(Object modeling scripts)
┌──

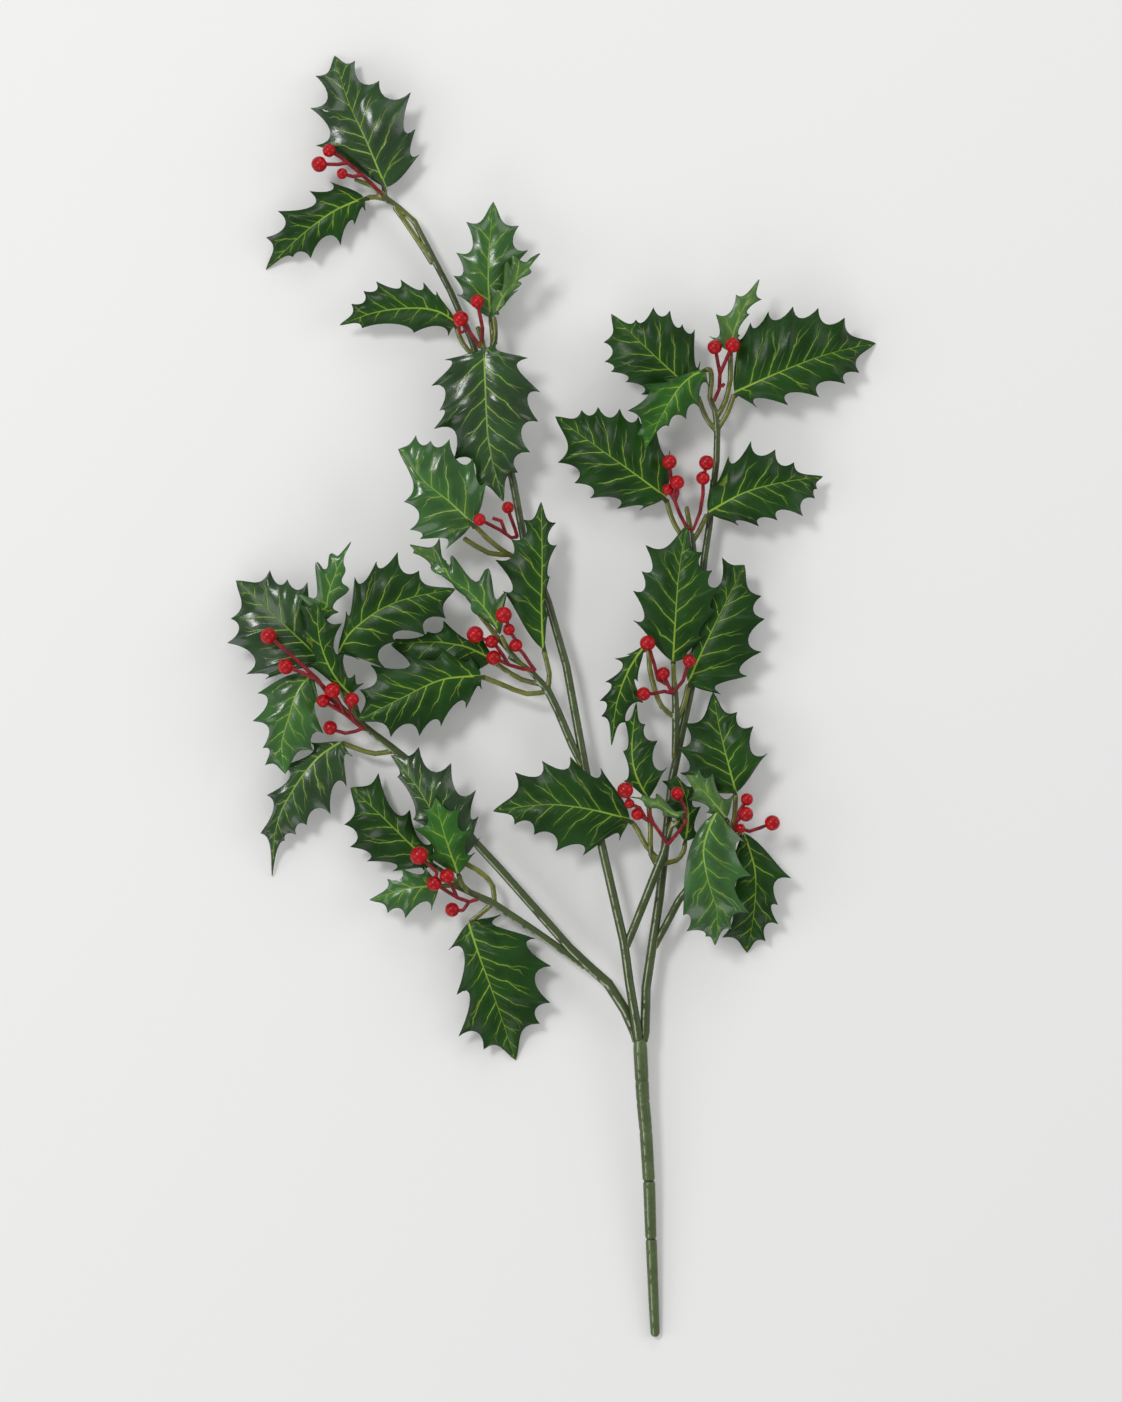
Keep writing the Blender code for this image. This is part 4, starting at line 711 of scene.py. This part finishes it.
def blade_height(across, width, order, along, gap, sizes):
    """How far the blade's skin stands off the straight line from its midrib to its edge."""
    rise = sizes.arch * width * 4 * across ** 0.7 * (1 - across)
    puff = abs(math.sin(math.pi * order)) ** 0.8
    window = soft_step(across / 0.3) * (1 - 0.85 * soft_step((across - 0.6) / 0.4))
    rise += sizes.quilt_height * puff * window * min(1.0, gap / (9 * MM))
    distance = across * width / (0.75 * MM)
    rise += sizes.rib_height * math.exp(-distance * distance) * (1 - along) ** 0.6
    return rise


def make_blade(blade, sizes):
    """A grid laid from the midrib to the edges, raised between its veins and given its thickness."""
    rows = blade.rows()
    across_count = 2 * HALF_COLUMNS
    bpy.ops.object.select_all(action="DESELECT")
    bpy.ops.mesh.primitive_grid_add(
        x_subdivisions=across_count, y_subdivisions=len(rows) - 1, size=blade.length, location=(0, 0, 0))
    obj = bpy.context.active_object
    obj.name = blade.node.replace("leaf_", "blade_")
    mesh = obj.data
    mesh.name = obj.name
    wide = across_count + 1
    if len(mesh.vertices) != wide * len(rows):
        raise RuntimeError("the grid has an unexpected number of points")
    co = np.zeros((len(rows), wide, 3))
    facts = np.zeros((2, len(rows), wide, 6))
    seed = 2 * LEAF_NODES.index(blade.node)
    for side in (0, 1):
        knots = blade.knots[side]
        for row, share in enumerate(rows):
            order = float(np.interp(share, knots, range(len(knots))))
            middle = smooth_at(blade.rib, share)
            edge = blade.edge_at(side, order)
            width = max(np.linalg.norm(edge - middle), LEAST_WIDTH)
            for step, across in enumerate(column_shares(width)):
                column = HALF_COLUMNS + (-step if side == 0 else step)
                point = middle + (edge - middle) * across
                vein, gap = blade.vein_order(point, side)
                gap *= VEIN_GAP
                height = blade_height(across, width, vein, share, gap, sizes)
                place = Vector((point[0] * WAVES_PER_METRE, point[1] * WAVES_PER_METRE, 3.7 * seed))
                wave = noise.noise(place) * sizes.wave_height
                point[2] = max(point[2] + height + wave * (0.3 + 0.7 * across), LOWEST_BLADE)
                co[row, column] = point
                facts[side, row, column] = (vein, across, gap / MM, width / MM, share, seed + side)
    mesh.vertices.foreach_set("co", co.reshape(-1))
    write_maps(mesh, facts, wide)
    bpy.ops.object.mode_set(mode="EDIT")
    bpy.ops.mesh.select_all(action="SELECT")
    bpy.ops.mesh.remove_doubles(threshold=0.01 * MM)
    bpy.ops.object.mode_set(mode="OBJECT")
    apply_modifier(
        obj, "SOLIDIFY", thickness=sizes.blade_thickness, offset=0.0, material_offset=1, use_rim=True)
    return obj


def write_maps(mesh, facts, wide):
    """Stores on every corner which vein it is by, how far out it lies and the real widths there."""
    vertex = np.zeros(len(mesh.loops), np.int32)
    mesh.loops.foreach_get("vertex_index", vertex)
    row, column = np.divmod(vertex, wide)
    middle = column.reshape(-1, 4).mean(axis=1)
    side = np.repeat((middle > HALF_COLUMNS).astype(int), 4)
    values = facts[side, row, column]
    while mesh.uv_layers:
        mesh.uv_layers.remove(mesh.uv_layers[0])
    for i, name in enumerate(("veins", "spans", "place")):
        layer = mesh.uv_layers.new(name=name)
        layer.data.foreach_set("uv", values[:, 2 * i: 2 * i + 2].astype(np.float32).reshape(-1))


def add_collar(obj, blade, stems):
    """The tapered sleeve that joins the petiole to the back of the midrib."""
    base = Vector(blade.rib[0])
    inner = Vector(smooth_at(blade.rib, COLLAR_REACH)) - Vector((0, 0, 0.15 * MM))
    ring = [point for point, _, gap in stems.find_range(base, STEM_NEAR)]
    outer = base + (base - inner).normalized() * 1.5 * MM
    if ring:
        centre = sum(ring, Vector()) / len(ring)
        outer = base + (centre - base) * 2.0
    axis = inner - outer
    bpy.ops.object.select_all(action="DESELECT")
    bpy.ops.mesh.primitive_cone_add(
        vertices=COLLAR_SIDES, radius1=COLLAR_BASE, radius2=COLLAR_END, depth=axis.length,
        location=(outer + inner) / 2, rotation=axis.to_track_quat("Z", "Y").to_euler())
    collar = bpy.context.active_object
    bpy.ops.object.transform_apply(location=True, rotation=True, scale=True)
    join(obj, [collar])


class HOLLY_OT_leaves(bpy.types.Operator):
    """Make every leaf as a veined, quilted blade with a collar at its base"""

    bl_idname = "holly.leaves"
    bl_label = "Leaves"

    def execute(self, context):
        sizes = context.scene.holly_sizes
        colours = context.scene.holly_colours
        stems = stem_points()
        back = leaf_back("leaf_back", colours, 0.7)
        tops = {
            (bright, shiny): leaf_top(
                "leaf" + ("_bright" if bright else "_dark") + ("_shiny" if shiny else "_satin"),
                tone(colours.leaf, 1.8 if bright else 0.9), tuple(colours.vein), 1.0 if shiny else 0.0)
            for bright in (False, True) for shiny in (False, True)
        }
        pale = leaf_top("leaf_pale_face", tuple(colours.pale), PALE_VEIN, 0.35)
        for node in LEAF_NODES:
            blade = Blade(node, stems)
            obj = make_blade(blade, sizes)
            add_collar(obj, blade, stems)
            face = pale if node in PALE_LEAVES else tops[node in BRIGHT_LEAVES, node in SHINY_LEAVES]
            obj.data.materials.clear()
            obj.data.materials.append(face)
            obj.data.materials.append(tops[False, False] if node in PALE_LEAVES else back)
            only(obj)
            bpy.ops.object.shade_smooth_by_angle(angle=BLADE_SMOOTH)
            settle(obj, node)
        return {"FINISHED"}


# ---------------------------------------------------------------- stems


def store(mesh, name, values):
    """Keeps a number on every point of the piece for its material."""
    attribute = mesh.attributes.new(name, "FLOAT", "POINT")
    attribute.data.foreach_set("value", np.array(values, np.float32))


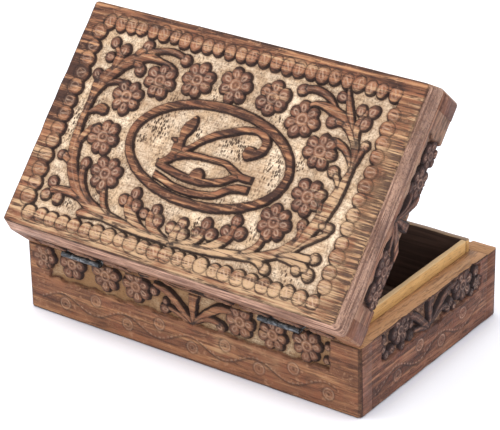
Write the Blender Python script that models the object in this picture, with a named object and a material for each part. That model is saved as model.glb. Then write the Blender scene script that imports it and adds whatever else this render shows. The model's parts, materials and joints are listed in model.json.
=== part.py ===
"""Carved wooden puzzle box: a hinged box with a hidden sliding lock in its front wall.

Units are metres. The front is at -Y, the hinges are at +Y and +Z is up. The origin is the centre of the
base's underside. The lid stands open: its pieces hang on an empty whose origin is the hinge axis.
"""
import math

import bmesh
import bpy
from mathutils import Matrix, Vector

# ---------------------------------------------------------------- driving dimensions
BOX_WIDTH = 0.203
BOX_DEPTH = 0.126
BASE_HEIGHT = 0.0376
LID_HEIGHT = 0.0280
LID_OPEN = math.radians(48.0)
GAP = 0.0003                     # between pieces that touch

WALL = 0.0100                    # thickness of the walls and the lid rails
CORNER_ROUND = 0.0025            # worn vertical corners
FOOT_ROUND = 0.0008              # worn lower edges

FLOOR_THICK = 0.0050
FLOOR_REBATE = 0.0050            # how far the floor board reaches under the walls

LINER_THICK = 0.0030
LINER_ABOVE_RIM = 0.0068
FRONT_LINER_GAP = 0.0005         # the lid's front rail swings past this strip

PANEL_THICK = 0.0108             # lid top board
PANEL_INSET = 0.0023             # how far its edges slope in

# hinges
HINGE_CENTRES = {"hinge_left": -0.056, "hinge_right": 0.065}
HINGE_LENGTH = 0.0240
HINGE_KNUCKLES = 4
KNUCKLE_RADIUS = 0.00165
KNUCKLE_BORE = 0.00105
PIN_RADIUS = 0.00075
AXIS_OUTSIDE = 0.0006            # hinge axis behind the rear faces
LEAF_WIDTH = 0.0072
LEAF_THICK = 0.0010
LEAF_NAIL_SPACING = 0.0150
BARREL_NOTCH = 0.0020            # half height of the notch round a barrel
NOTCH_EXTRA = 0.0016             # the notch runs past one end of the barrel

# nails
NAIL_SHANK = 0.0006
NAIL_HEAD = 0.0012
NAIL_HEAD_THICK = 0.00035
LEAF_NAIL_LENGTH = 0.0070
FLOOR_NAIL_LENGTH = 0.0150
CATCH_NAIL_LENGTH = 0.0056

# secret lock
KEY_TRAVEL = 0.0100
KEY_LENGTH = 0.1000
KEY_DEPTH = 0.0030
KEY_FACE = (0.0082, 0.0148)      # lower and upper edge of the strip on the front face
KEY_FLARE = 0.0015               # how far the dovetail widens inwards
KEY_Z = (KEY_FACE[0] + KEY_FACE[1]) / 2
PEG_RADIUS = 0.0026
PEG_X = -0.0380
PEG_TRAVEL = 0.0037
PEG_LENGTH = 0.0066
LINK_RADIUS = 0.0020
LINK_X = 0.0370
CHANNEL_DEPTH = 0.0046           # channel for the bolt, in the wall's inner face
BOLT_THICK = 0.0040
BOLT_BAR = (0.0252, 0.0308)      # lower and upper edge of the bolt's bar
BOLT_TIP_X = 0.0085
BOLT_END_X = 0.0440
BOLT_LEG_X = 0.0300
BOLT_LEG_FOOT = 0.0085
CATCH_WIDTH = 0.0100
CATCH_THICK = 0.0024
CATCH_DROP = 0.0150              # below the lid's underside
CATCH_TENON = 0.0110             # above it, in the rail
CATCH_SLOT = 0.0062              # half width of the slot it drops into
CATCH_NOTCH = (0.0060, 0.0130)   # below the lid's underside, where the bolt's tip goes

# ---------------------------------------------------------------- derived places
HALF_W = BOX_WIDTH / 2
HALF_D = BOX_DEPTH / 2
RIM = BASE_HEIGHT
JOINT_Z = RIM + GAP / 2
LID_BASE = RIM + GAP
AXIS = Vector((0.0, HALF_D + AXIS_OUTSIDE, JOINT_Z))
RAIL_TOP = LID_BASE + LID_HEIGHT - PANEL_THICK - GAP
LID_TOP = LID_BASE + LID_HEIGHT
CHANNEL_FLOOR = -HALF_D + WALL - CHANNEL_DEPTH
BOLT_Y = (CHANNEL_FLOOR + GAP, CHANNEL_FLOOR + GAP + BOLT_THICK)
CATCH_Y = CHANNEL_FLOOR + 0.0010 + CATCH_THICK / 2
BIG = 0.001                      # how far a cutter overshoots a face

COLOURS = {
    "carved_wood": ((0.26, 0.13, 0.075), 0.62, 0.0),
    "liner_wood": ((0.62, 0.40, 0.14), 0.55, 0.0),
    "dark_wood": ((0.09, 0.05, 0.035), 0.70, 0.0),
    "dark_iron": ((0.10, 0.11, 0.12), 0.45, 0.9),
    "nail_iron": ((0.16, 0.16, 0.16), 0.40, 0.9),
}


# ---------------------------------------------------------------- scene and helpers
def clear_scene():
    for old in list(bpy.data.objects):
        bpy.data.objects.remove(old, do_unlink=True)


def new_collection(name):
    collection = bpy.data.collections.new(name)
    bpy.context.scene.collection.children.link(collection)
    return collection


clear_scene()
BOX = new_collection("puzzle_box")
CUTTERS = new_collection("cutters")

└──

REQUEST
Look through the material and copy each line that has "else".

SOLUTION FOR THIS TASK
                column = HALF_COLUMNS + (-step if side == 0 else step)
                "leaf" + ("_bright" if bright else "_dark") + ("_shiny" if shiny else "_satin"),
                tone(colours.leaf, 1.8 if bright else 0.9), tuple(colours.vein), 1.0 if shiny else 0.0)
            face = pale if node in PALE_LEAVES else tops[node in BRIGHT_LEAVES, node in SHINY_LEAVES]
            obj.data.materials.append(tops[False, False] if node in PALE_LEAVES else back)
Write the Blender Python script that models the object in this picture, with a named object and a material for each part. That model is saved as model.glb. Then write the Blender scene script that imports it and adds whatever else this render shows. The model's parts, materials and joints are listed in model.json.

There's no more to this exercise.